Santosh Janardhan, vice president of infrastructure, apologized to users of Facebook, Instagram and WhatsApp in a blog post, saying, “We’ve been working as hard as we can to restore access, and our systems are now back up and running. The underlying cause of this outage also impacted many of the internal tools and systems we use in our day-to-day operations, complicating our attempts to quickly diagnose and resolve the problem.”
Janardhan went on, “Our engineering teams have learned that configuration changes on the backbone routers that coordinate network traffic between our data centers caused issues that interrupted this communication. This disruption to network traffic had a cascading effect on the way our data centers communicate, bringing our services to a halt.”
A “configuration change” was the culprit, per the post.
Earlier Monday, the company released a statement saying, “We’re aware that some people are having trouble accessing our apps and products. We’re working to get things back to normal as quickly as possible, and we apologize for any inconvenience.”
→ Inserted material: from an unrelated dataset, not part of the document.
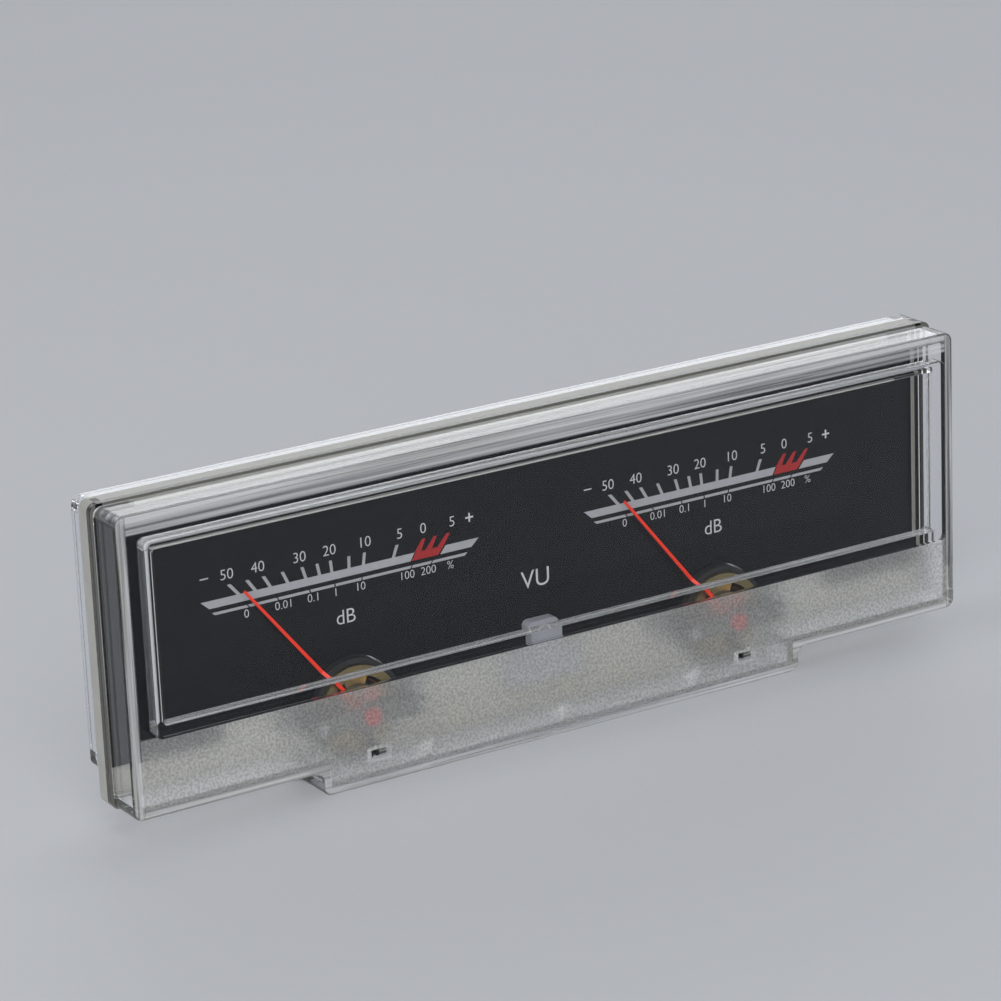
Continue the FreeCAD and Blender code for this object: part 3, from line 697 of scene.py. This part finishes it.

The outages come one day after former Facebook product manager Frances Haugen came forward as the whistleblower who filed at least eight complaints to the Securities and Exchange Commission last month containing tens of thousands of pages of internal company research. According to Haugen, the documents prove the social media giant has lied about the effectiveness of its public efforts to remove misinformation, hate and violent content from its platform.